───── Data provided

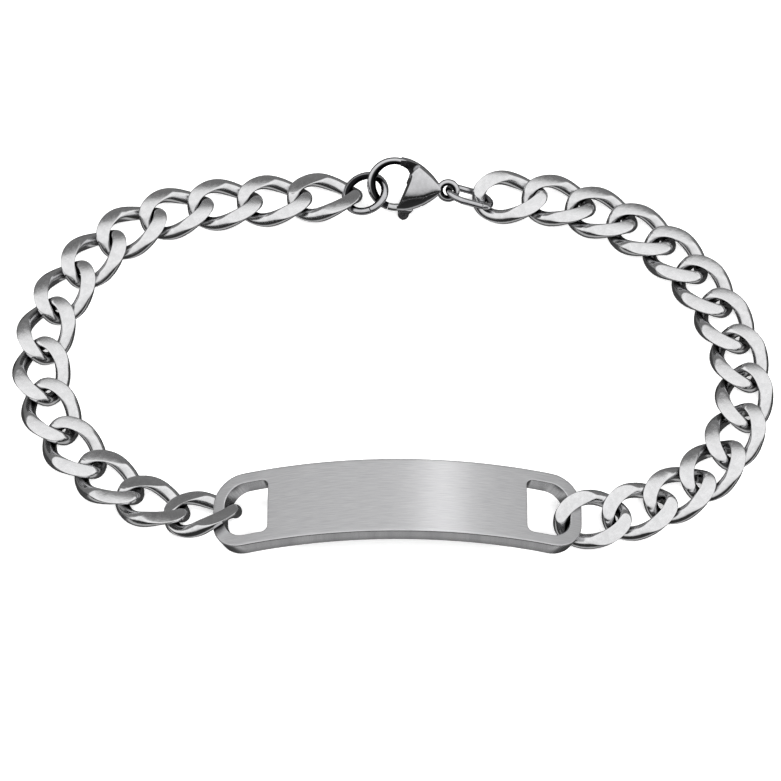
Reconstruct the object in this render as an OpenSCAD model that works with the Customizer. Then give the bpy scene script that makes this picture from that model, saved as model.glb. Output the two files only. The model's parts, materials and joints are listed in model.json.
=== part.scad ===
// Identity bracelet lying flat as a closed loop. All sizes are millimetres.
// X runs along the plate, Y leads from the plate to the clasp, Z is up.

/* [Plate] */
// width of the plate across the strap
plate_w = 9.8; // [9.4:0.1:10.2]
// thickness of the plate
plate_t = 2.05; // [1.9:0.05:2.1]
// radius of the arch, measured on the top face
arch_r = 51; // [50:0.5:52]
// angle from the crown to either end of the plate
arch_deg = 25.05; // [24.9:0.05:25.1]
// radius of the plate's outer corners
corner_r = 3.7; // [3:0.1:4]
// angle from the crown to the straight inner wall of an end hole
hole_in_deg = 17.28; // [16:0.1:17.5]
// width of the bar left at each end
bar_w = 1.5; // [1.3:0.05:1.55]
// length of an end hole across the plate
hole_w = 7; // [6.8:0.1:7.2]
// corner radius at the hole's straight wall
hole_in_r = 0.8; // [0.5:0.1:1.2]
// corner radius at the hole's outer wall
hole_out_r = 2.5; // [2:0.1:2.8]
// depth taken off the underside of each end bar for the end link
relief_t = 0.85; // [0.8:0.05:0.9]

/* [Links] */
// outside length of a curb link
link_len = 9.3; // [9.2:0.05:9.4]
// outside width of a curb link
link_w = 7; // [6.8:0.1:7.1]
// wire half thickness at the two ends of a link
wire_end = 0.72; // [0.65:0.01:0.74]
// wire half width along the two arms of a link
wire_side = 0.9; // [0.8:0.02:0.92]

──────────

Repeat the data precisely, line by line.

→ **Answer**
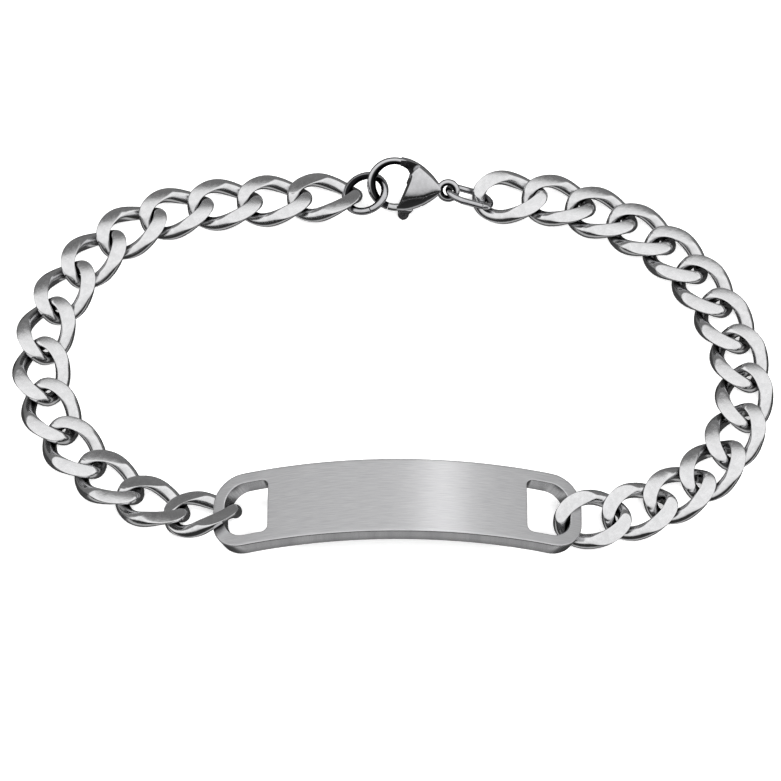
Reconstruct the object in this render as an OpenSCAD model that works with the Customizer. Then give the bpy scene script that makes this picture from that model, saved as model.glb. Output the two files only. The model's parts, materials and joints are listed in model.json.
=== part.scad ===
// Identity bracelet lying flat as a closed loop. All sizes are millimetres.
// X runs along the plate, Y leads from the plate to the clasp, Z is up.

/* [Plate] */
// width of the plate across the strap
plate_w = 9.8; // [9.4:0.1:10.2]
// thickness of the plate
plate_t = 2.05; // [1.9:0.05:2.1]
// radius of the arch, measured on the top face
arch_r = 51; // [50:0.5:52]
// angle from the crown to either end of the plate
arch_deg = 25.05; // [24.9:0.05:25.1]
// radius of the plate's outer corners
corner_r = 3.7; // [3:0.1:4]
// angle from the crown to the straight inner wall of an end hole
hole_in_deg = 17.28; // [16:0.1:17.5]
// width of the bar left at each end
bar_w = 1.5; // [1.3:0.05:1.55]
// length of an end hole across the plate
hole_w = 7; // [6.8:0.1:7.2]
// corner radius at the hole's straight wall
hole_in_r = 0.8; // [0.5:0.1:1.2]
// corner radius at the hole's outer wall
hole_out_r = 2.5; // [2:0.1:2.8]
// depth taken off the underside of each end bar for the end link
relief_t = 0.85; // [0.8:0.05:0.9]

/* [Links] */
// outside length of a curb link
link_len = 9.3; // [9.2:0.05:9.4]
// outside width of a curb link
link_w = 7; // [6.8:0.1:7.1]
// wire half thickness at the two ends of a link
wire_end = 0.72; // [0.65:0.01:0.74]
// wire half width along the two arms of a link
wire_side = 0.9; // [0.8:0.02:0.92]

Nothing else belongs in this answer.